Steel Stove Top coffee makerThey are based in America, designed in the U.S.A. and built in Taiwan under the strictest of supervision from their head offices near Seattle Washington. Baratza is one of the World's original consumer driven single product companies - and what I mean by that is, a lot of the final design ideas and features on many, if not all, Baratza grinders, come from actual users… coffee and espresso drinkers like you and me. They pride themselves on putting the end user ahead of anything else in the company - and it shows.
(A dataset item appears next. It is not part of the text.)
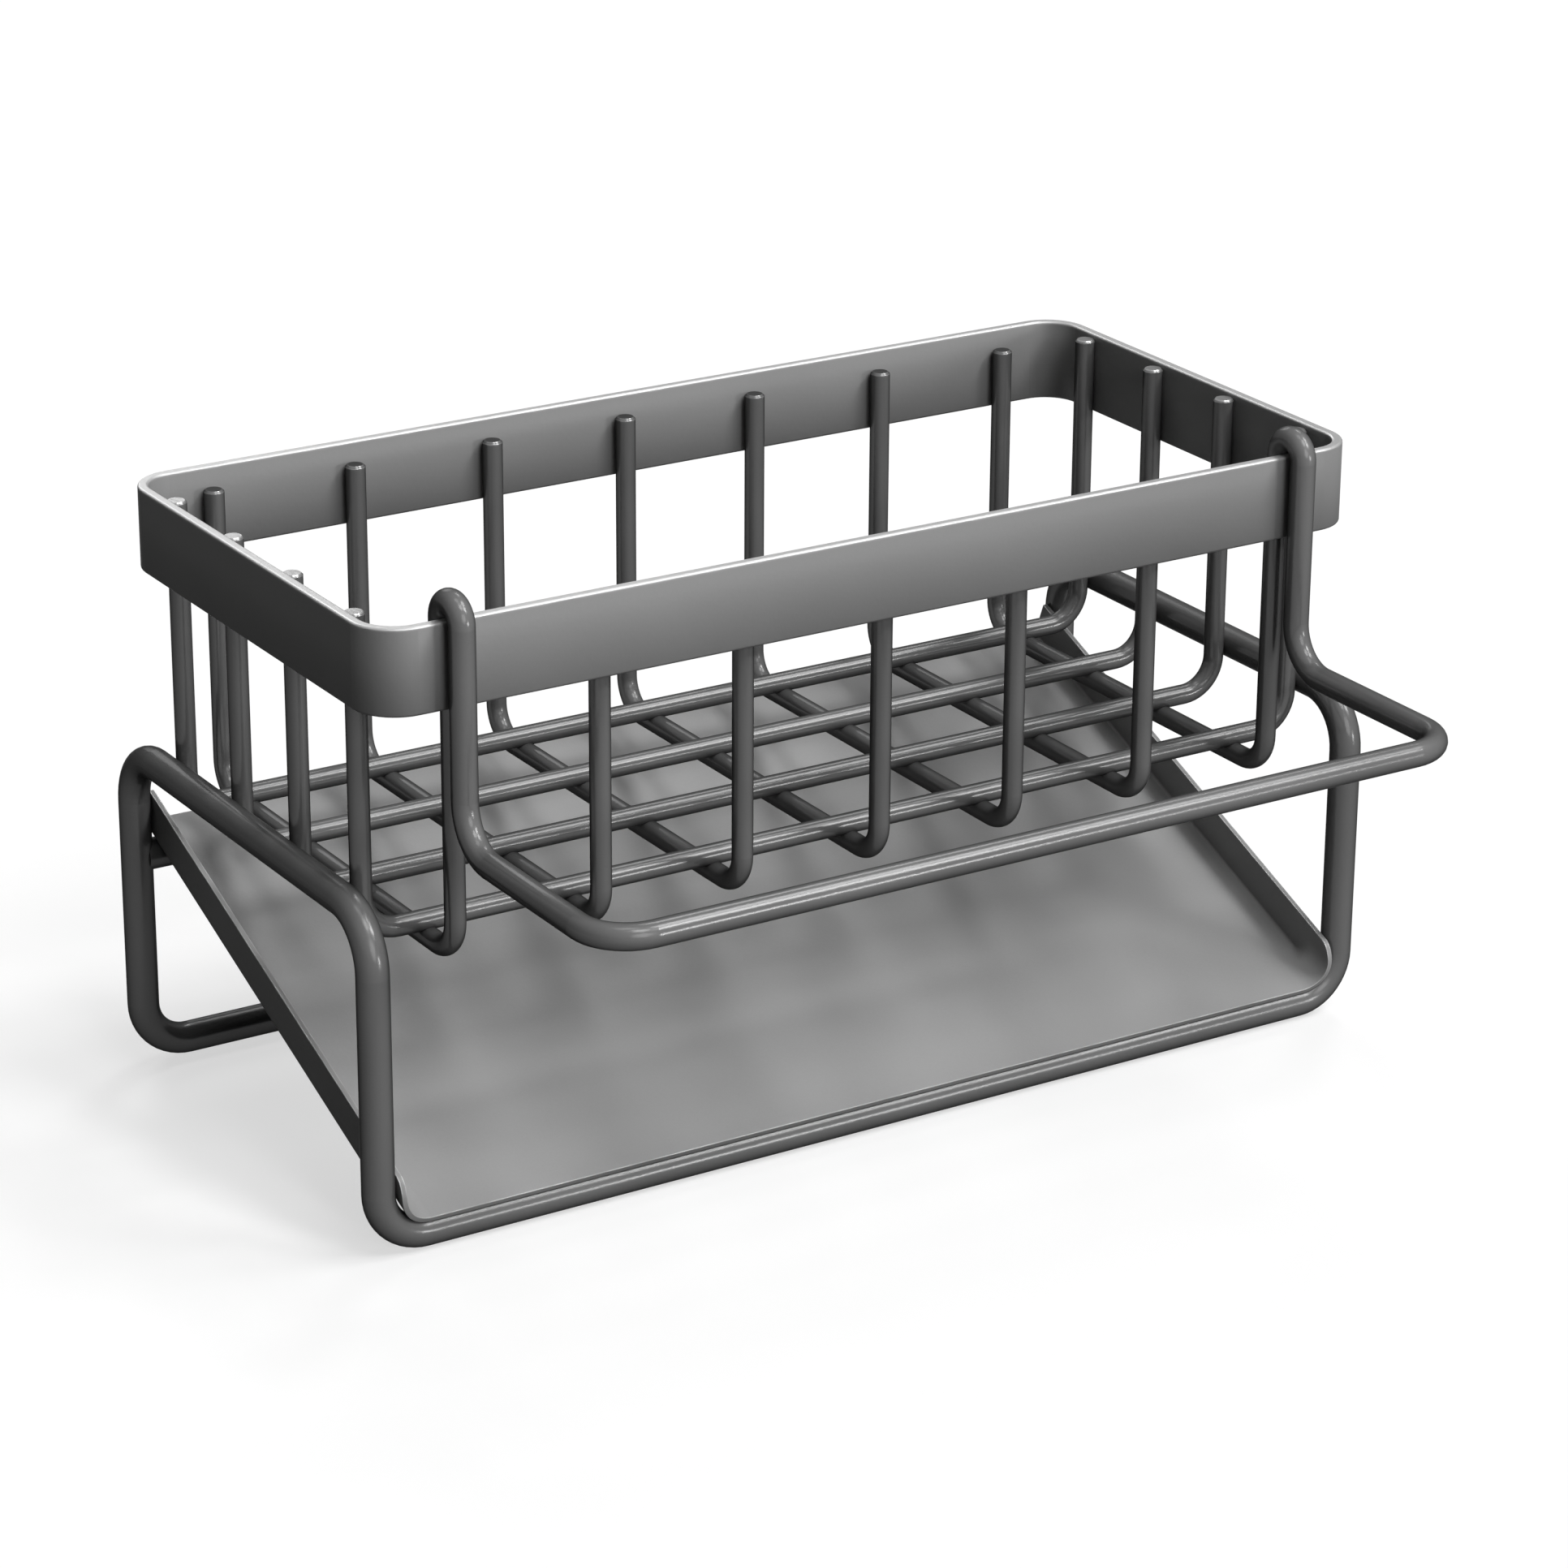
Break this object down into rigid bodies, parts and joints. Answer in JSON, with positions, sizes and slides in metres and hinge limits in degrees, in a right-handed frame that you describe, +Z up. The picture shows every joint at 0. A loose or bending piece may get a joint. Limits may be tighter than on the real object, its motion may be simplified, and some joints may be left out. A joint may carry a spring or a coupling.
{
  "type": "sponge holder",
  "caption": "Wire sponge basket with a flat rim band on a bent wire stand, with a sloping drip tray below and a cloth rail hooked on the front.",
  "frame": {"origin": "on the worktop, under the middle of the whole holder's bounding box, with the cloth rail and the drip tray in place", "axes": "+X along the length, to the right as seen from the front; -Y towards the front, where the cloth rail is; +Z up"},
  "size_m": [0.2156, 0.1538, 0.1211],
  "materials": {
    "stand_wire": "satin gunmetal coating on round wire",
    "basket_wire": "satin gunmetal coating on round wire",
    "band_strip": "satin gunmetal coating on flat strip",
    "tray_sheet": "satin gunmetal coating on sheet",
    "rail_wire": "satin gunmetal coating on round wire"
  },
  "bodies": {
    "holder": {"rim_band": "band_strip", "long_wire_1": "basket_wire", "long_wire_2": "basket_wire", "long_wire_3": "basket_wire", "long_wire_4": "basket_wire", "cross_wire_1": "basket_wire", "cross_wire_2": "basket_wire", "cross_wire_3": "basket_wire", "cross_wire_4": "basket_wire", "cross_wire_5": "basket_wire", "cross_wire_6": "basket_wire", "cross_wire_7": "basket_wire", "stand_frame": "stand_wire", "rear_crossbar": "stand_wire"},
    "tray": {"drip_tray": "tray_sheet"},
    "rail": {"cloth_rail": "rail_wire"}
  },
  "joints": [
    {"name": "tray_slide", "type": "slide", "parent": "holder", "child": "tray", "axis": [0, -1, 0], "range_m": [0, 0.106]},
    {"name": "rail_lift", "type": "slide", "parent": "holder", "child": "rail", "axis": [0, 0, 1], "range_m": [0, 0.05]}
  ]
}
Baratza grinders do everything they are supposed to do, really well, if not perfectly - and if there is a problem, the good people at Baratza will fix it.

Anyway - I love the Baratza grinders and the one that seems to be the best all purpose unit for the average coffee lover who occasionally samples all methods of the brew process is the Baratza Virtuoso. Great name. It is a great coffee grinder at a better price that can tackle all brew methods and do them all well. The Virtuoso is around $220 and might be the last coffee grinder you buy.

They are very well built, designed and engineered for tough usage and are unflinchingly reliable. I have beta tested most of the Baratza line of grinders - and my treatment (as it's supposed to be…) is border line brutal. You know what they say, "It's a tough job!"

OK. So my two top picks for coffee gift giving are coffee grinders. Bottom line here is: Once you or your coffee loving loved ones have the right coffee grinder, they can relax and actually enjoy the rest of the journey. As we will reveal (and as you explore other parts of this vast web site) coffee is not so much a destination as it is an adventure - and the right coffee grinder… well, it gives you wheels!

Stove top coffee - photo right. Other small gifts for events like Mom and Dad's day include the Steel Stove top single serve espresso/coffee maker shown at right - Although not quite espresso coffee, it is stove brewed coffee with a healthy morning start punch - The Stainless steel versions are more robust and resist corrosion and interaction with coffee like their cheaper Aluminum counterparts - available almost everywhere in Canada and the U.S. - starting around $45.